Below this line is a set of entries; quote exactly the lines from the line that contains "piece = cad_parts[name]" to the line that contains "roughness=None, edge=crisp_edge, strokes=False)", both lines included.
-- START DATA LISTING --
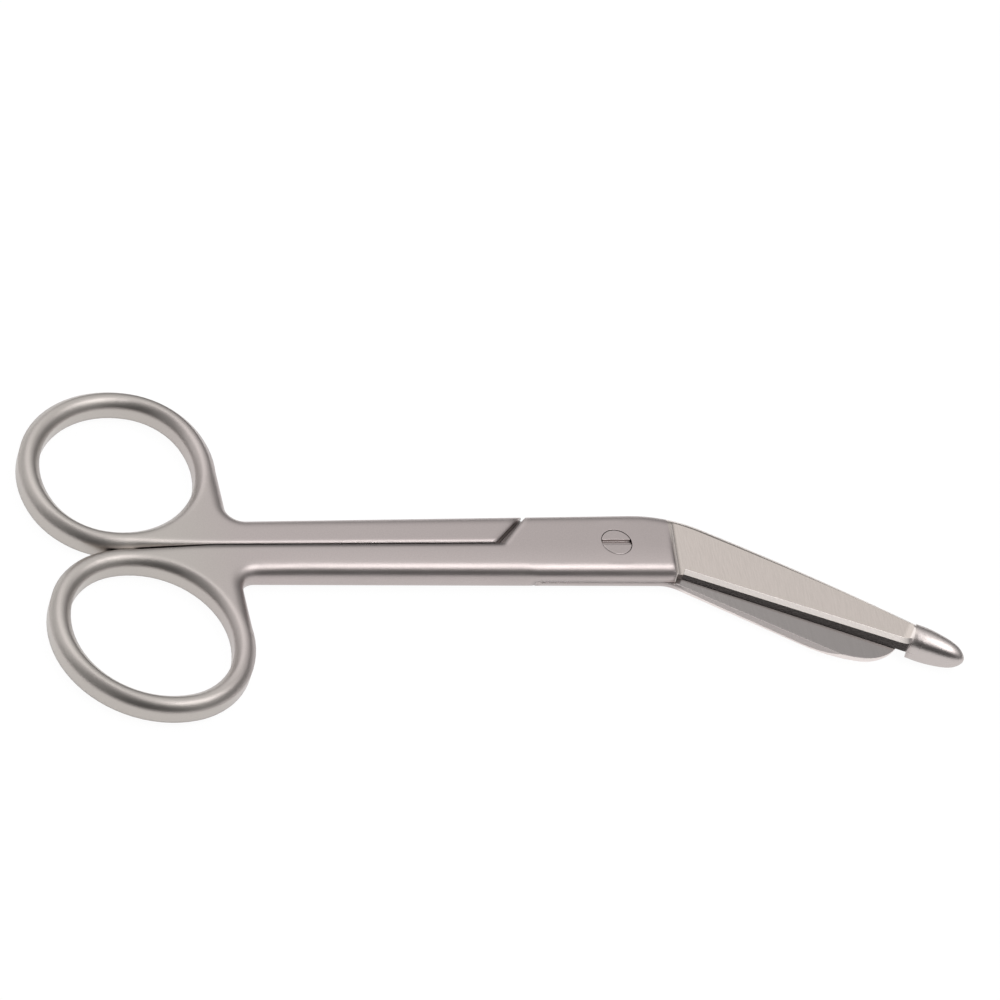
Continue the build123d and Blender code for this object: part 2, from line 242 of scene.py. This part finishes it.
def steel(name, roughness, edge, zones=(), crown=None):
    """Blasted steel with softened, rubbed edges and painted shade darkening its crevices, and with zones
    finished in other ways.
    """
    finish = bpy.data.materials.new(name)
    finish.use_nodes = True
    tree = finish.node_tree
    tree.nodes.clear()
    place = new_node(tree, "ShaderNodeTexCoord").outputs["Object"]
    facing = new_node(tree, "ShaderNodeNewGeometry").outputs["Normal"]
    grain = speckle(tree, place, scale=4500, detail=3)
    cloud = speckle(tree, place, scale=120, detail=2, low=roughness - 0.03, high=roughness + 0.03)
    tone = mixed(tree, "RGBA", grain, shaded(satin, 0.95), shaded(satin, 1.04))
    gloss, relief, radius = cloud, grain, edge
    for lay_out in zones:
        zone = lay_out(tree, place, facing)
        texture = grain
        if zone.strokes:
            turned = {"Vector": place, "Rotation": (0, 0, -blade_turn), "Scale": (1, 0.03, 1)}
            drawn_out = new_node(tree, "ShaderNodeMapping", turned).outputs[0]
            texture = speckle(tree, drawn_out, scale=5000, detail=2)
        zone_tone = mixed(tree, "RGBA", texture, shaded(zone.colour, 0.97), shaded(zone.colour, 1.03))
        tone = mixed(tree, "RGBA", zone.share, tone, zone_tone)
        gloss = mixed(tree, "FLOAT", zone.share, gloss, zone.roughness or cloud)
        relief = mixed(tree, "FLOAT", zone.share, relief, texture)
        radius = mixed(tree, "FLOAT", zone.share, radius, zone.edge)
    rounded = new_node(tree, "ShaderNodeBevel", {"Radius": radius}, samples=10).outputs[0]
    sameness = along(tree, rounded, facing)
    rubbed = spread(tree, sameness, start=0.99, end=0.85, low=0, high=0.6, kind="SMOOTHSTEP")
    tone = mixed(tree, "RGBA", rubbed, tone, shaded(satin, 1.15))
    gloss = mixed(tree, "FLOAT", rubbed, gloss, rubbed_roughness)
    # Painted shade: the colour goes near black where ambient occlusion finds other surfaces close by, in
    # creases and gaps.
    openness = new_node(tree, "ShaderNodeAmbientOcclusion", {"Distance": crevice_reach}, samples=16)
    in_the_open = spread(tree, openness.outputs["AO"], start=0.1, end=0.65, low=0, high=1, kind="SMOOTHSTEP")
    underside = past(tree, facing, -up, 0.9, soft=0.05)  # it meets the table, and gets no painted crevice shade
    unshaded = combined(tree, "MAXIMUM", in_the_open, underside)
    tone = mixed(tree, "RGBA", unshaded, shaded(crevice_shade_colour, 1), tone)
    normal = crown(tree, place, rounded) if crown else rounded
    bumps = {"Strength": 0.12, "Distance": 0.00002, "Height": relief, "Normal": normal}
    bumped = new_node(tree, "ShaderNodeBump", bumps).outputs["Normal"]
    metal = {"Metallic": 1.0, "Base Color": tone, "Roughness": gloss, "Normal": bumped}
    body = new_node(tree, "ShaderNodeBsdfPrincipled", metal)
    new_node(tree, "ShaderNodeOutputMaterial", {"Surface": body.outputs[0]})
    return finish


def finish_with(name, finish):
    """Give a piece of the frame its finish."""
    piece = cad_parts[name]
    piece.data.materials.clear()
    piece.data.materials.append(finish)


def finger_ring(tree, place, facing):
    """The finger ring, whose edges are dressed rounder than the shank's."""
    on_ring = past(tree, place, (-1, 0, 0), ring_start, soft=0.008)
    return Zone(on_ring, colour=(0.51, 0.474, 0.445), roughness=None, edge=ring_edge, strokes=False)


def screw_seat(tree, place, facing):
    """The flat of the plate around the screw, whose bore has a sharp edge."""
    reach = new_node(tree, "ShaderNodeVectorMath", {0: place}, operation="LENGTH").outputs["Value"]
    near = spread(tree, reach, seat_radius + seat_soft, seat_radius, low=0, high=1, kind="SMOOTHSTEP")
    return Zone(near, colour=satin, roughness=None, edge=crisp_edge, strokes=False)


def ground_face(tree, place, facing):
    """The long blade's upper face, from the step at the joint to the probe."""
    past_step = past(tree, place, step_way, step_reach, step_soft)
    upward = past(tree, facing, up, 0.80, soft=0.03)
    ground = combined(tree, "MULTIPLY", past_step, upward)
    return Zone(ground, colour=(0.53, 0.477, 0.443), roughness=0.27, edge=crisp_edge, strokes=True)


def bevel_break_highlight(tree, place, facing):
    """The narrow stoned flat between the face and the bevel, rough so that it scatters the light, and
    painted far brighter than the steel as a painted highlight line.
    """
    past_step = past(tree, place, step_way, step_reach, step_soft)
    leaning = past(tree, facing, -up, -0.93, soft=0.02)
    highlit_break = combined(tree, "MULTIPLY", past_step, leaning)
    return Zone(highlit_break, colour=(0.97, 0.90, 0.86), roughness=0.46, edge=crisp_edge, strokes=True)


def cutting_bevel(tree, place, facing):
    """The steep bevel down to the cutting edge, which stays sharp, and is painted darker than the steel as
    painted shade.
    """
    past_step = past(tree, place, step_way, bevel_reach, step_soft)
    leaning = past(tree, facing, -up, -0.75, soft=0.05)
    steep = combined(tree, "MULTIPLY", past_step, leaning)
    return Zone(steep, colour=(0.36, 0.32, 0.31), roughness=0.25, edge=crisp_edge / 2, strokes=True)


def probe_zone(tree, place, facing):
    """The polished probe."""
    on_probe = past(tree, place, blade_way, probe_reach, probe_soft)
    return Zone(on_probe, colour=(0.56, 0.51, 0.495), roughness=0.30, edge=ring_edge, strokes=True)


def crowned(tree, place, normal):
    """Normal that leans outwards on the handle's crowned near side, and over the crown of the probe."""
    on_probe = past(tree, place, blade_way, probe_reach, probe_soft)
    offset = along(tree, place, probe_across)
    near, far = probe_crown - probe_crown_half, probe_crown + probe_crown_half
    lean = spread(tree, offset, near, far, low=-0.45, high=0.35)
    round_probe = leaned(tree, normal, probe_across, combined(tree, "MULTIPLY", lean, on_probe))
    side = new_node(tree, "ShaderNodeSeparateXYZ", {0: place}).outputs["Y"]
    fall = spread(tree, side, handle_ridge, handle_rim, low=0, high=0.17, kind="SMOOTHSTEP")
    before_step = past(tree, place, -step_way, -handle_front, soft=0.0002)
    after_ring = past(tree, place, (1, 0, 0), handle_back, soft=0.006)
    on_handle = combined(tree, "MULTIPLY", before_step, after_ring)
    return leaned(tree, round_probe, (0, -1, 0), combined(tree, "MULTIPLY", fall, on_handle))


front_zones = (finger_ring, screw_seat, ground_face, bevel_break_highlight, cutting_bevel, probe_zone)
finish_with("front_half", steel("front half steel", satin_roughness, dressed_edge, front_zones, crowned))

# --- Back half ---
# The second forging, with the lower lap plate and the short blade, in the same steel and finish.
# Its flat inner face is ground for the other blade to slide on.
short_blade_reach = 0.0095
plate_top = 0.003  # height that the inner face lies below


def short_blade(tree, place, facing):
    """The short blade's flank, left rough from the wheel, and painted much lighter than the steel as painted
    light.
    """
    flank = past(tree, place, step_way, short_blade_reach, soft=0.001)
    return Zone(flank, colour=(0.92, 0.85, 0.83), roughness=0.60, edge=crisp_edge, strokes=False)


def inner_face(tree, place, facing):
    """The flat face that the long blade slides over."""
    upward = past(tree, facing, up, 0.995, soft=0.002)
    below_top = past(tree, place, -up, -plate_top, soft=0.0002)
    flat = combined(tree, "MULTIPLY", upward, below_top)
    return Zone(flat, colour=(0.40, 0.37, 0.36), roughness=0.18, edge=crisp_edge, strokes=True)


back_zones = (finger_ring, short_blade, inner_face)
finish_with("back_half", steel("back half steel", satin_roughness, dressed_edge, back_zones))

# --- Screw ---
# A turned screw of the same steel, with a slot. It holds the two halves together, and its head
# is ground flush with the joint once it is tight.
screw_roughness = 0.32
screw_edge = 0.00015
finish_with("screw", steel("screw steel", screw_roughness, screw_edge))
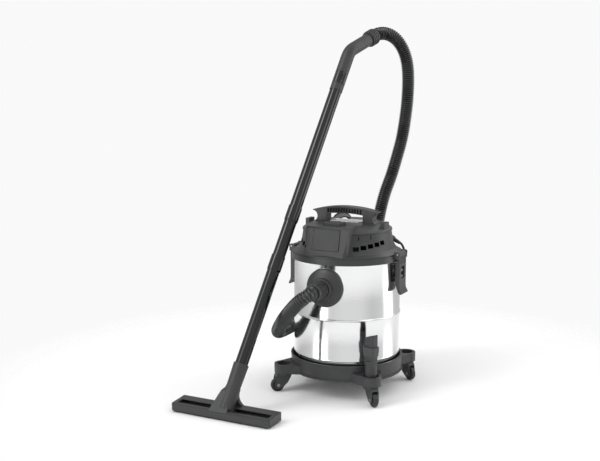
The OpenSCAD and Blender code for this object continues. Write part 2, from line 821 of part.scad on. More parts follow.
-- END DATA LISTING --
▶ FINAL ANSWER:
    piece = cad_parts[name]
    piece.data.materials.clear()
    piece.data.materials.append(finish)


def finger_ring(tree, place, facing):
    """The finger ring, whose edges are dressed rounder than the shank's."""
    on_ring = past(tree, place, (-1, 0, 0), ring_start, soft=0.008)
    return Zone(on_ring, colour=(0.51, 0.474, 0.445), roughness=None, edge=ring_edge, strokes=False)


def screw_seat(tree, place, facing):
    """The flat of the plate around the screw, whose bore has a sharp edge."""
    reach = new_node(tree, "ShaderNodeVectorMath", {0: place}, operation="LENGTH").outputs["Value"]
    near = spread(tree, reach, seat_radius + seat_soft, seat_radius, low=0, high=1, kind="SMOOTHSTEP")
    return Zone(near, colour=satin, roughness=None, edge=crisp_edge, strokes=False)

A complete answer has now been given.